Bee Mite ID contains an interactive key, fact sheets, an image gallery, and abundant supporting information. The interactive key allows you to choose characters to obtain a list of mite genera possibly matching your specimen. Consult fact sheets to find images and information for a particular mite genus, including its harmfulness rating, diagnostic characters, and information about its bee hosts and the biology of their association. Use the filterable image gallery of over 850 mite images to compare images from multiple taxa.

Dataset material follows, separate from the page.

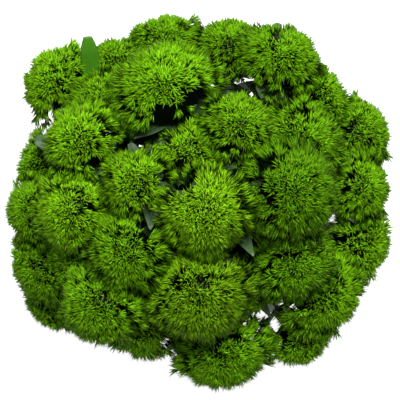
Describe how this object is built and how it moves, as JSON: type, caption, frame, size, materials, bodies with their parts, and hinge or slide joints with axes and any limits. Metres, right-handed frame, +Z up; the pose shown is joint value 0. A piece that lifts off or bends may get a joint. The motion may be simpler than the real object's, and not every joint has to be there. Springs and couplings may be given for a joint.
{
  "type": "hand-tied bunch of green sweet william",
  "caption": "Round hand-tied bunch of green sweet william: fuzzy bract heads packed in a dome on spiralled leafy stems, bound at the waist with twine, standing on its cut ends.",
  "frame": {"origin": "on the surface that the bunch stands on, at the cut end of its middle stem, in the middle of its footprint", "axes": "+Z up along the bunch from the cut ends to the top head, +X to the right of the bunch as seen in the picture from above, +Y to the picture's top"},
  "size_m": [0.3348, 0.3271, 0.3602],
  "materials": {
    "bracts": "matte fresh green needle bracts, yellow-green at the tips and dark at the roots",
    "stems_and_leaves": "satin blue-green leaves with a pale midrib, on paler smooth stems",
    "twine": "coarse natural fibre twine"
  },
  "bodies": {
    "root": {"head_01": "bracts", "head_02": "bracts", "head_03": "bracts", "head_04": "bracts", "head_05": "bracts", "head_06": "bracts", "head_07": "bracts", "head_08": "bracts", "head_09": "bracts", "head_10": "bracts", "head_11": "bracts", "head_12": "bracts", "head_13": "bracts", "head_14": "bracts", "head_15": "bracts", "head_16": "bracts", "head_17": "bracts", "head_18": "bracts", "head_19": "bracts", "head_20": "bracts", "head_21": "bracts", "head_22": "bracts", "head_23": "bracts", "head_24": "bracts", "head_25": "bracts", "head_26": "bracts", "head_27": "bracts", "head_28": "bracts", "head_29": "bracts", "head_30": "bracts", "head_31": "bracts", "head_32": "bracts", "head_33": "bracts", "head_34": "bracts", "head_35": "bracts", "leafy_stem_01": "stems_and_leaves", "leafy_stem_02": "stems_and_leaves", "leafy_stem_03": "stems_and_leaves", "leafy_stem_04": "stems_and_leaves", "leafy_stem_05": "stems_and_leaves", "leafy_stem_06": "stems_and_leaves", "leafy_stem_07": "stems_and_leaves", "leafy_stem_08": "stems_and_leaves", "leafy_stem_09": "stems_and_leaves", "leafy_stem_10": "stems_and_leaves", "leafy_stem_11": "stems_and_leaves", "leafy_stem_12": "stems_and_leaves", "leafy_stem_13": "stems_and_leaves", "leafy_stem_14": "stems_and_leaves", "leafy_stem_15": "stems_and_leaves", "leafy_stem_16": "stems_and_leaves", "leafy_stem_17": "stems_and_leaves", "leafy_stem_18": "stems_and_leaves", "leafy_stem_19": "stems_and_leaves", "leafy_stem_20": "stems_and_leaves", "leafy_stem_21": "stems_and_leaves", "twine_binding": "twine"}
  },
  "joints": []
}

A number of the components of this tool were specifically designed to help non-experts. Mite identification generally relies on microscopic characters, so slide-mounted specimens are usually required. In order to use this tool's key, fact sheets, and image gallery effectively, consult the preparation and photography page to learn how to slide-mount mites. There are also seven quick reference guides showing mites that disperse on the seven bee genera most often used for pollination. Many of these mites can be distinguished by shape without a compound microscope; see the quick reference page for tips on using these guides. The glossary provides definitions of mite terminology and is illustrated. It is supplemented by a mite morphology page that provides an overview, specifics on setae, solenidia, and suckers, and ways to determine sex. See the life stages page to learn even more about mites, and the bee morphology page, which points out bee body features referred to throughout the tool.

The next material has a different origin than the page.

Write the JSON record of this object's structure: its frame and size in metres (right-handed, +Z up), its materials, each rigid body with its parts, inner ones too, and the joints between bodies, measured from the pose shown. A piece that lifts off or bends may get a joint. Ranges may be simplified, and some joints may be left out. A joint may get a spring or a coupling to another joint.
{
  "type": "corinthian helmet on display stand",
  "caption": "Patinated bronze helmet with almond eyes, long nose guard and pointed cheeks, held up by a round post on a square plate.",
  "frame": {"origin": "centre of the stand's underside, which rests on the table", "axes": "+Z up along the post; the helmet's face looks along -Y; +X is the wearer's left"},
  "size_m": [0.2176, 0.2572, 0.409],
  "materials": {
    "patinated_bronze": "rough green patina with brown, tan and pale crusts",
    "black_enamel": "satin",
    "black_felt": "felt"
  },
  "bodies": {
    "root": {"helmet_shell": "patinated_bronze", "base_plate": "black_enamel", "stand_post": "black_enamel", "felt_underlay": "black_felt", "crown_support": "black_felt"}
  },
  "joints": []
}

If you know the bee's genus name, you can use it to reduce the set of taxa remaining in the interactive key, in a fact sheet search to find fact sheets mentioning the bee as a mite host, or to take advantage of a quick reference guide if your bee is one of the seven.

Tips on using the fact sheets

  • A mite genus's harmfulness rating is the first piece of information each fact sheet offers. The applicable rating(s) are shown in brown and bold, and text usually appearing just below the rating explains it a bit further.
  • The "Diagnosis" topic is a set of characters that together uniquely identify a genus. If additional characters are listed, they will be under the subheading "Other diagnostic characters."
  • The "Host associations, feeding, and dispersal" topic concisely summarizes this information for easy reference, often extracting and repeating information that appears, in expanded form, in the "Biology" topic.
  • We suggest you view the pages with images, particularly the fact sheets and image gallery, at full window height in order to best see image details. The responsive design of the website causes the image sizes to decrease as screen or window size is reduced.
  • Because mites are nearly transparent when mounted on slides, it may be difficult to recognize the differences between dorsal and ventral views in images. Image captions indicate the correct view, and characters particular to one or the other view are indicated and can be clearly seen when you enlarge an image.